What kind of expertise will be brought by CCMS and what kind of research will be implemented?
CCMS will cooperate with ReaGilè as its strategic research partner, in the context of a national film city research project. The macro economic framework draws on an Australian research model. The first phase is conducted with University of KwaZulu-Natal graduate students; the research will be continued next year by our Centre and our students. We are hoping that other South African universities will join the project also. Already, the National film and TV Institute, Accra, Ghana, has expressed interest in conducting a similar project. The project is being conducted under the auspices of the SA Communication Association Film Working Group, and also the CILECT African Research Association. (CILECT is the « Centre International de Liaison des Ecoles de Cinéma et de Télévision » based in Brussels).
The issue of distribution has always been a very sensitive one in the history of South African cinema, during and after the apartheid era. What is today’s situation?
ReaGilè is determined to fulfill the NFVF long held « NFVF Vision 2025 ». It is a national imperative: to create facilities so that ordinary South Africans can handle their own images, and then deepen democracy and create prosperity. ReaGilè is determined to make this a reality by 2013 due to dire need for job creation and the massive job creation potential of the ReaGilè Project.

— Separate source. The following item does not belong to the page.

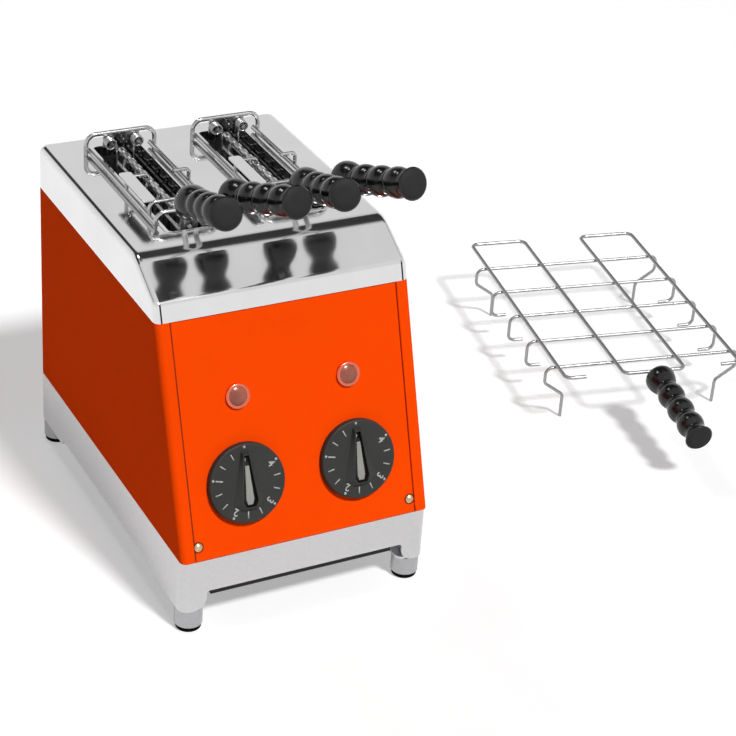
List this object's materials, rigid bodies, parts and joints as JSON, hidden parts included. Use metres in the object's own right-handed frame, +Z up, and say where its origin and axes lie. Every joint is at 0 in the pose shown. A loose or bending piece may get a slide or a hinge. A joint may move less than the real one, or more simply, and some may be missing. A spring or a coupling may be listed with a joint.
{
  "type": "clamp toaster",
  "caption": "Commercial two-slot toaster: orange body with sloping front, polished cover, hinged wire toast clamps with beaded handles, knobs, crumb tray and a separate wire warming rack.",
  "frame": {"origin": "on the table under the middle of the toaster's base", "axes": "+Z up, the sloping front with the knobs faces -Y, +X to the right of someone facing the front, where the rack stands"},
  "size_m": [0.6209, 0.3924, 0.3422],
  "materials": {
    "cover_chrome": "polished sheet",
    "shell_paint": "gloss orange enamel",
    "satin_steel": "satin",
    "rubber_feet": "matt black",
    "brassy_screws": "plated",
    "galvanised_steel": "plain",
    "tray_enamel": "black enamel",
    "bright_reflector": "bright",
    "chrome_wire": "bright plated wire",
    "quartz_glass": "frosted",
    "heater_wire": "oxidised",
    "white_ceramic": "matt",
    "black_moulding": "moulded",
    "knob_moulding": "fine texture",
    "pointer_grey": "smooth",
    "shaft_steel": "drawn",
    "bezel_chrome": "polished",
    "lamp_amber": "clear tinted",
    "handle_black": "glossy moulding"
  },
  "bodies": {
    "base": {"back_panel": "shell_paint", "back_screws": "satin_steel", "bottom_pan": "galvanised_steel", "cable_gland": "black_moulding", "chamber_back_plate": "galvanised_steel", "chamber_front_plate": "galvanised_steel", "foot_pads": "rubber_feet", "foot_plates": "satin_steel", "foot_screws": "satin_steel", "foot_sleeves": "satin_steel", "front_panel": "shell_paint", "gland_nut": "galvanised_steel", "heater_caps": "white_ceramic", "heater_coils": "heater_wire", "heater_tubes": "quartz_glass", "lamp_bezels": "bezel_chrome", "lamp_bodies": "black_moulding", "lamp_lenses": "lamp_amber", "left_side_shell": "shell_paint", "left_slot_guards": "chrome_wire", "panel_brackets": "galvanised_steel", "panel_screws": "brassy_screws", "plinth": "satin_steel", "reflectors": "bright_reflector", "right_side_shell": "shell_paint", "right_slot_guards": "chrome_wire", "slot_rims": "cover_chrome", "terminal_block": "white_ceramic", "timer_housings": "black_moulding", "timer_nuts": "galvanised_steel", "top_cover": "cover_chrome", "tray_runners": "galvanised_steel"},
    "left_timer": {"left_timer_knob": "knob_moulding", "left_timer_pointer": "pointer_grey", "left_timer_shaft": "shaft_steel"},
    "right_timer": {"right_timer_knob": "knob_moulding", "right_timer_pointer": "pointer_grey", "right_timer_shaft": "shaft_steel"},
    "tray": {"crumb_tray": "tray_enamel"},
    "rack": {"rack_wires": "chrome_wire", "rack_handle": "handle_black"},
    "left_clamp": {"left_clamp_frame": "chrome_wire", "left_clamp_hinge_rod": "shaft_steel", "left_clamp_stop_button": "handle_black", "left_clamp_springs": "shaft_steel", "left_clamp_thumb_plate": "cover_chrome"},
    "left_clamp_left_jaw": {"left_clamp_left_jaw": "chrome_wire", "left_clamp_right_handle": "handle_black"},
    "left_clamp_right_jaw": {"left_clamp_right_jaw": "chrome_wire", "left_clamp_left_handle": "handle_black"},
    "right_clamp": {"right_clamp_frame": "chrome_wire", "right_clamp_hinge_rod": "shaft_steel", "right_clamp_stop_button": "handle_black", "right_clamp_springs": "shaft_steel", "right_clamp_thumb_plate": "cover_chrome"},
    "right_clamp_left_jaw": {"right_clamp_left_jaw": "chrome_wire", "right_clamp_right_handle": "handle_black"},
    "right_clamp_right_jaw": {"right_clamp_right_jaw": "chrome_wire", "right_clamp_left_handle": "handle_black"}
  },
  "joints": [
    {"name": "left_timer_turn", "type": "hinge", "parent": "base", "child": "left_timer", "pos_m": [-0.0447, -0.13249, 0.10992], "axis": [0, 0.9471, -0.321], "range_deg": [0, 300]},
    {"name": "right_timer_turn", "type": "hinge", "parent": "base", "child": "right_timer", "pos_m": [0.0447, -0.13249, 0.10992], "axis": [0, 0.9471, -0.321], "range_deg": [0, 300]},
    {"name": "tray_slide", "type": "slide", "parent": "base", "child": "tray", "axis": [0, -1, 0], "range_m": [0, 0.18]},
    {"name": "left_clamp_lift", "type": "slide", "parent": "base", "child": "left_clamp", "axis": [0, 0, 1], "range_m": [0, 0.13]},
    {"name": "left_clamp_left_jaw_open", "type": "hinge", "parent": "left_clamp", "child": "left_clamp_left_jaw", "pos_m": [-0.044, 0, 0.2642], "axis": [0, 1, 0], "range_deg": [0, 4], "stiffness_Nm_per_rad": 1, "springref_deg": -8.59},
    {"name": "left_clamp_right_jaw_open", "type": "hinge", "parent": "left_clamp", "child": "left_clamp_right_jaw", "pos_m": [-0.044, 0, 0.2642], "axis": [0, -1, 0], "range_deg": [0, 4], "stiffness_Nm_per_rad": 1, "springref_deg": -8.59},
    {"name": "right_clamp_lift", "type": "slide", "parent": "base", "child": "right_clamp", "axis": [0, 0, 1], "range_m": [0, 0.13]},
    {"name": "right_clamp_left_jaw_open", "type": "hinge", "parent": "right_clamp", "child": "right_clamp_left_jaw", "pos_m": [0.044, 0, 0.2642], "axis": [0, 1, 0], "range_deg": [0, 4], "stiffness_Nm_per_rad": 1, "springref_deg": -8.59},
    {"name": "right_clamp_right_jaw_open", "type": "hinge", "parent": "right_clamp", "child": "right_clamp_right_jaw", "pos_m": [0.044, 0, 0.2642], "axis": [0, -1, 0], "range_deg": [0, 4], "stiffness_Nm_per_rad": 1, "springref_deg": -8.59},
    {"name": "rack_lift", "type": "slide", "parent": "base", "child": "rack", "axis": [0, 0, 1], "range_m": [0, 0.1]}
  ],
  "couplings": [
    {"joint": "left_clamp_right_jaw_open", "follows": "left_clamp_left_jaw_open", "ratio": 1},
    {"joint": "right_clamp_right_jaw_open", "follows": "right_clamp_left_jaw_open", "ratio": 1}
  ]
}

In term of content, what kind of films the ReaGilè mini-cinema will be screening?
Educational, local language feature and English feature films (via Fireworks Media). ReaGilè will work with all the major distributors and TV stations. They will also screen independent films. The demo complex in Gauteng is very impressive indeed, with state of the art digital projection, tiered seating, surround sound, and a top quality cinema environment built out of custom designed containers. It’s the real experience in every way. It is hoped that the project will start rolling out in Gauteng in December 2011.
Could you tell us more about the social environment and places wherein ReaGilè initiative will be implemented?
The cinema complexes (that will include a refreshment kiosk, community policing and community care centres) will be located on state-owned land, parks and schools, to serve disadvantaged black townships with catchments of 30 000 people. This means that the inhabitants of these under-developed and often under-serviced areas will have within walking distances a safe, leisure and educational place to visit and experience.
How is this initiative regarded by South African institutions (such as the National Film and Video Foundation) and professional milieus?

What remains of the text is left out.